Working with a team of representatives from all levels of the company, we began by making mind maps of the changes. Mind-mapping is a practical technique for generating and organizing ideas that evolved from a study of da Vinci’s own style of taking notes. Using images, color and key words in a nonlinear format, mindmapping engages the whole brain. It helps people manage change and complexity by making it easier to see connections, relationships and patterns. As the group gained perspective on the situation, they were able to map out a new, clearer vision for the company. The mind-mapping exercises drew on the creativity of the team and brought them together in the face of chaos and complexity.
Teach people to be men and women of the modern Renaissance.
When to day’s kids think of the world, they think of a network.
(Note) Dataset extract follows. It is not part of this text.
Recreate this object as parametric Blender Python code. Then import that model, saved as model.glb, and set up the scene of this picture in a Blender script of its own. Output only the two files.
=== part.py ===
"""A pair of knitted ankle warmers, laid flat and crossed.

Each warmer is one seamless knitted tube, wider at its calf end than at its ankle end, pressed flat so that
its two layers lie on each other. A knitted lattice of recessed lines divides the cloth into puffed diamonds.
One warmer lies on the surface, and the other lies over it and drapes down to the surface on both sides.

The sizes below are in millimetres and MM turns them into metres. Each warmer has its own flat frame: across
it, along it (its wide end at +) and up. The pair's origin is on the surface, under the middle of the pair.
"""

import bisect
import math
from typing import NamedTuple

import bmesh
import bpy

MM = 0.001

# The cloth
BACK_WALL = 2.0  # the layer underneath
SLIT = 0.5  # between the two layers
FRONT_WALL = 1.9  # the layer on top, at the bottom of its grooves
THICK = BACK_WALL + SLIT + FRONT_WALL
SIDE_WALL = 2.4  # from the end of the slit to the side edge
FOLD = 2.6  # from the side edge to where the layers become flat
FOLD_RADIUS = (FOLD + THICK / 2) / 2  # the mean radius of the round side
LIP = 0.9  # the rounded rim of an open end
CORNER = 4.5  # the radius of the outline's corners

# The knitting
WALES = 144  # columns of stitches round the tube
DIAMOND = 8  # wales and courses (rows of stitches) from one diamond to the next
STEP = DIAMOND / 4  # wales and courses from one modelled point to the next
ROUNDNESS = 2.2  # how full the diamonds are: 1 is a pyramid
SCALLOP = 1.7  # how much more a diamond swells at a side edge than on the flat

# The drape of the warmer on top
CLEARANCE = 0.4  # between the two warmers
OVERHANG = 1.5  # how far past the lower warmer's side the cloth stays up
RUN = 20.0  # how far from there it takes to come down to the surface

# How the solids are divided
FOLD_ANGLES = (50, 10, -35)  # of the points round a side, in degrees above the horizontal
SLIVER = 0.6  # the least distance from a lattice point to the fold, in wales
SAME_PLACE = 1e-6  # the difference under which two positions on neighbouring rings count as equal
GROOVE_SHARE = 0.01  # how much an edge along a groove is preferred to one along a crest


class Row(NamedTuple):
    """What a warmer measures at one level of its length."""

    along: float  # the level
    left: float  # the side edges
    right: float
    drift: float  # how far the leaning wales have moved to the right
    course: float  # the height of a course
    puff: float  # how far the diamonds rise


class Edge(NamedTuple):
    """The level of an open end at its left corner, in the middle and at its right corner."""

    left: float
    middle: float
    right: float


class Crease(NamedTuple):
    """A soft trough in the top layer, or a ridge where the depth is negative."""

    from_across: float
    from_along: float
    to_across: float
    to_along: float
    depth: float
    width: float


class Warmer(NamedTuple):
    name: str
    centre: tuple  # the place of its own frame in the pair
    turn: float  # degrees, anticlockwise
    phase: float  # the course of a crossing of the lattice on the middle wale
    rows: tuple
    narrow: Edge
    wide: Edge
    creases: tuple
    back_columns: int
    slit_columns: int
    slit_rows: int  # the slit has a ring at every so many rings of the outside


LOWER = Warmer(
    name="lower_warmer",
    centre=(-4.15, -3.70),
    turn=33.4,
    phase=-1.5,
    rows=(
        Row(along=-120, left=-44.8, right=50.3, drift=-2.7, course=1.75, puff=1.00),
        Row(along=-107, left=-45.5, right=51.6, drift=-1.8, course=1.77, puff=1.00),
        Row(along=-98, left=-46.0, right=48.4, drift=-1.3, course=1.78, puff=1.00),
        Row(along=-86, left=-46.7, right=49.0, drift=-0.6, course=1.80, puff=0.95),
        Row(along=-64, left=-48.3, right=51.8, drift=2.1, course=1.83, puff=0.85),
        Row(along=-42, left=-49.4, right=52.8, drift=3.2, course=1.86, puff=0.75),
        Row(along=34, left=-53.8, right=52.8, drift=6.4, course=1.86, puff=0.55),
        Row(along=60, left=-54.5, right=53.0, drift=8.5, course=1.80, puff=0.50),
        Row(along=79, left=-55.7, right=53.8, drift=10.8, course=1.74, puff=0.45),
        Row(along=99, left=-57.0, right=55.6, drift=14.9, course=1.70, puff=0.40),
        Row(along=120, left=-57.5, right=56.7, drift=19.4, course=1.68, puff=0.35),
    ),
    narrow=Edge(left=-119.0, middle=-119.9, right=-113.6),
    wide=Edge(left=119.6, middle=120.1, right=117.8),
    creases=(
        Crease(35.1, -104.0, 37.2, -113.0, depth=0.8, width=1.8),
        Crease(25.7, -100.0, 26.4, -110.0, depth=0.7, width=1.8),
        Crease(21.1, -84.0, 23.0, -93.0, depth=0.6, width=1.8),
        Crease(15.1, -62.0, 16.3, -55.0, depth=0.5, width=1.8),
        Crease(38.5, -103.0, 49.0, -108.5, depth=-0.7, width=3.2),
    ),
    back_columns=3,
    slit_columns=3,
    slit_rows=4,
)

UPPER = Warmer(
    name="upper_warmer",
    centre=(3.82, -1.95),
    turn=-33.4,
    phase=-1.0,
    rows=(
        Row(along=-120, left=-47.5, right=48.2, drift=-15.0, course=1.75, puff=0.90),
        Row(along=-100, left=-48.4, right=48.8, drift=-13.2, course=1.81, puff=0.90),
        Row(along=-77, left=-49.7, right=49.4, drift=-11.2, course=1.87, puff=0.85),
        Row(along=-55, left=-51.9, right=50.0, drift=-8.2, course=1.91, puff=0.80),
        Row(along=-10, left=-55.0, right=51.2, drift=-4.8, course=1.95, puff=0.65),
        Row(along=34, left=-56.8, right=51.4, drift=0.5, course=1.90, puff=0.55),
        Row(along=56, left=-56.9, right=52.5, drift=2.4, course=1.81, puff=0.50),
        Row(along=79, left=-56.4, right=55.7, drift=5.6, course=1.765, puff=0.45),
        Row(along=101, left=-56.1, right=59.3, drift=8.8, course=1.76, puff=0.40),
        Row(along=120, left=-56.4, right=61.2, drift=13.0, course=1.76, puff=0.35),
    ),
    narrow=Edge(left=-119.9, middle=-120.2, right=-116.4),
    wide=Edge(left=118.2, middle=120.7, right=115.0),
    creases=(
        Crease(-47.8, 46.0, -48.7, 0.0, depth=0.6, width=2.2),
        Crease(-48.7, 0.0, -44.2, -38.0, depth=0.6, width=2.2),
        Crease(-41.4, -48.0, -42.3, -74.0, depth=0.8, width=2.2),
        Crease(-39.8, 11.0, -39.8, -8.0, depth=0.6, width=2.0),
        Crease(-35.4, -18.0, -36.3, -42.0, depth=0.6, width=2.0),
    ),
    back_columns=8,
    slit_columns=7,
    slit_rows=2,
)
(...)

Their model is the Internet and its ability to connect them instantly with minds around the world. People in their 30s or 40s grew up with a top-down, hierarchical model of the world. If you’re stuck in a top-down model, you will be attempting to solve Information Age problems with Industrial Age thinking skills. It will make your work harder, and you’ll get less in terms of results.
The human mind is a tremendously effective learning mechanism. But you need to apply some simple principles for getting it focused. The seven da Vincian principles can form the basis for an enlightened, renaissance training program: Teach people to think for themselves and learn from mistakes; sharpen people’s senses and awareness; guide them through the unknown; craft training in a whole-brained fashion; pay attention to the body and mind, as they are never separate; connect what you’re teaching so it’s clearly relevant to learners and something they perceive as important to the vision, mission and values of the organization. And remember that training is not just spending two or three days in a seminar, then coming back and putting the binder of information you got on the shelf because you’re too busy to apply what you’ve learned. It’s building a longterm process of re-creating and reinforcing the process of learning.